Short task
In full and without alteration, repeat the material.
---
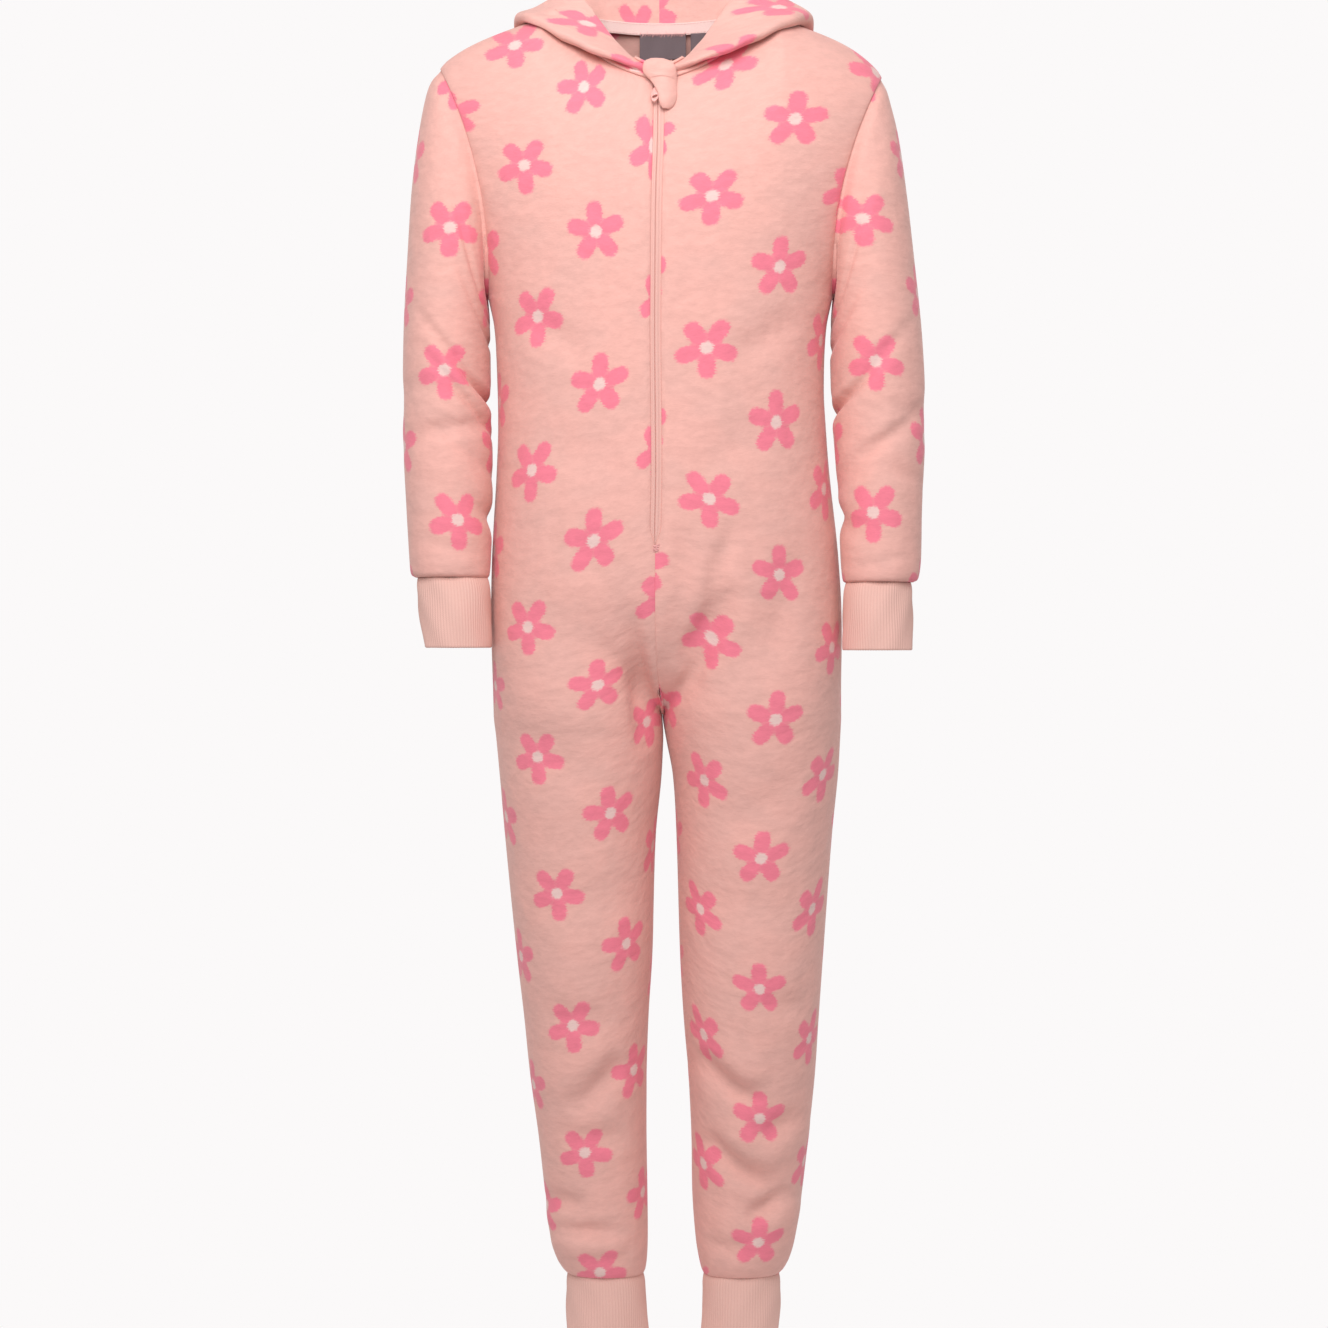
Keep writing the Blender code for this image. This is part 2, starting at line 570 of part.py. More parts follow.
def seam_shift(side, face, down, across):
    """How a panel's edge point is drawn back from the seam."""
    z = UNDERARM_Z - (down - 1) if down > 1 else 0.0
    shift = Vector((0, 0, 0))
    if across == 0 and z >= CROTCH_Z - 1e-6:
        shift.x += side * (front_slot(z) if face == FRONT else SEAM_GAP / 2)
    if across == 0 and z <= CROTCH_Z + 1e-6:
        shift.y += face * SEAM_GAP / 2
    if across == 1 and down >= 1:
        shift.y += face * SEAM_GAP / 2
    if across == 1 and down <= 1:
        inward = chest_point(side, face, math.pi * (1 - down), 0.97) - armhole(
            side, face, math.pi * (1 - down)
        )
        shift += inward.normalized() * SEAM_GAP
    if down == 0 and across < NECK_SHARE:
        shift.z -= SEAM_GAP / 2
    if down == 0 and across >= NECK_SHARE:
        shift.y += face * SEAM_GAP / 2
    return shift


def body_panel(name, side, face, finish):
    """Builds the panel and returns its outer and inner points."""
    columns = [k / BODY_COLUMNS for k in range(BODY_COLUMNS + 1)]
    outer, inner = [], []
    for down in body_stations():
        row, under = [], []
        for across in columns:
            point = body_point(side, face, down, across) + seam_shift(side, face, down, across)
            row.append(point)
            under.append(point - body_normal(side, face, down, across) * FLEECE)
        outer.append(row)
        inner.append(under)
    wall(name, outer, inner, finish)
    return outer, inner


# ---------------------------------------------------------------- sleeves and cuffs
def arm_fold_depth(side, down_length, angle):
    total = 0.0
    for fold in ARM_FOLDS:
        if fold.side != side:
            continue
        turn = (math.degrees(angle) - fold.angle + 180) % 360 - 180
        spread = math.exp(-((turn / fold.spread) ** 2))
        off = (down_length - fold.down - fold.slant * turn / 90) / fold.width
        total += fold.depth * spread * math.exp(-off * off) * (1 - 0.55 * off * off)
    return total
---
Answer to the exercise
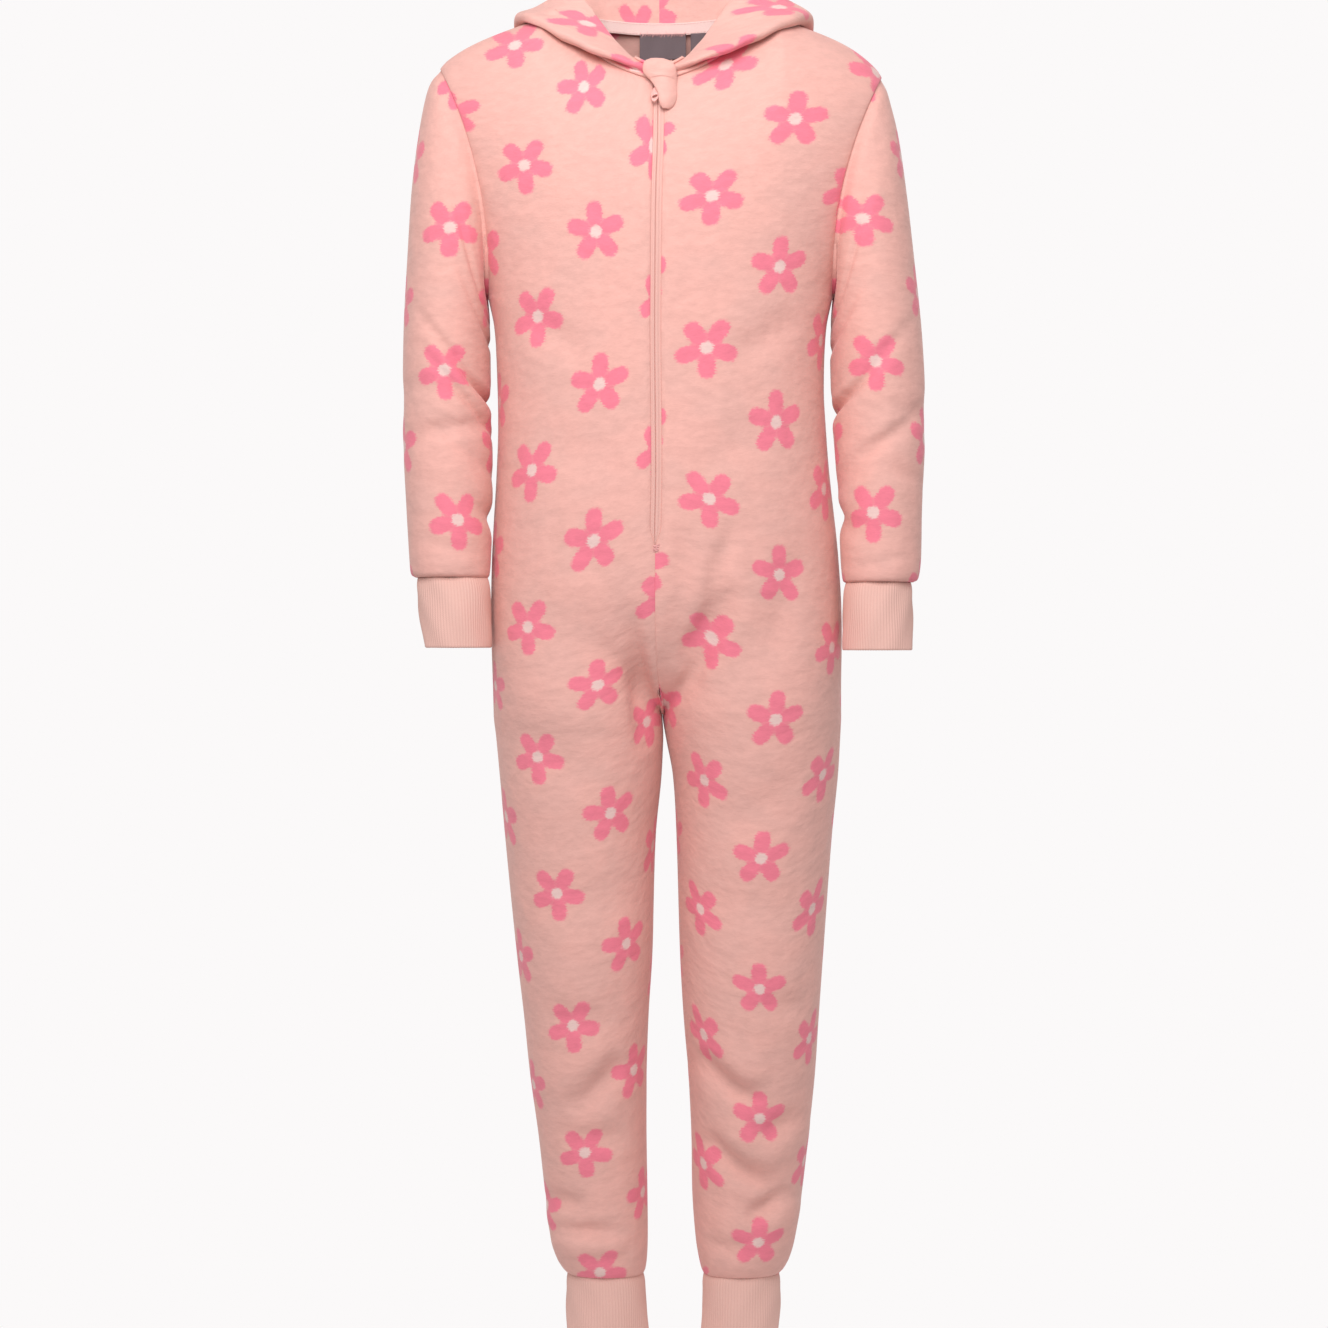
Keep writing the Blender code for this image. This is part 2, starting at line 570 of part.py. More parts follow.
def seam_shift(side, face, down, across):
    """How a panel's edge point is drawn back from the seam."""
    z = UNDERARM_Z - (down - 1) if down > 1 else 0.0
    shift = Vector((0, 0, 0))
    if across == 0 and z >= CROTCH_Z - 1e-6:
        shift.x += side * (front_slot(z) if face == FRONT else SEAM_GAP / 2)
    if across == 0 and z <= CROTCH_Z + 1e-6:
        shift.y += face * SEAM_GAP / 2
    if across == 1 and down >= 1:
        shift.y += face * SEAM_GAP / 2
    if across == 1 and down <= 1:
        inward = chest_point(side, face, math.pi * (1 - down), 0.97) - armhole(
            side, face, math.pi * (1 - down)
        )
        shift += inward.normalized() * SEAM_GAP
    if down == 0 and across < NECK_SHARE:
        shift.z -= SEAM_GAP / 2
    if down == 0 and across >= NECK_SHARE:
        shift.y += face * SEAM_GAP / 2
    return shift


def body_panel(name, side, face, finish):
    """Builds the panel and returns its outer and inner points."""
    columns = [k / BODY_COLUMNS for k in range(BODY_COLUMNS + 1)]
    outer, inner = [], []
    for down in body_stations():
        row, under = [], []
        for across in columns:
            point = body_point(side, face, down, across) + seam_shift(side, face, down, across)
            row.append(point)
            under.append(point - body_normal(side, face, down, across) * FLEECE)
        outer.append(row)
        inner.append(under)
    wall(name, outer, inner, finish)
    return outer, inner


# ---------------------------------------------------------------- sleeves and cuffs
def arm_fold_depth(side, down_length, angle):
    total = 0.0
    for fold in ARM_FOLDS:
        if fold.side != side:
            continue
        turn = (math.degrees(angle) - fold.angle + 180) % 360 - 180
        spread = math.exp(-((turn / fold.spread) ** 2))
        off = (down_length - fold.down - fold.slant * turn / 90) / fold.width
        total += fold.depth * spread * math.exp(-off * off) * (1 - 0.55 * off * off)
    return total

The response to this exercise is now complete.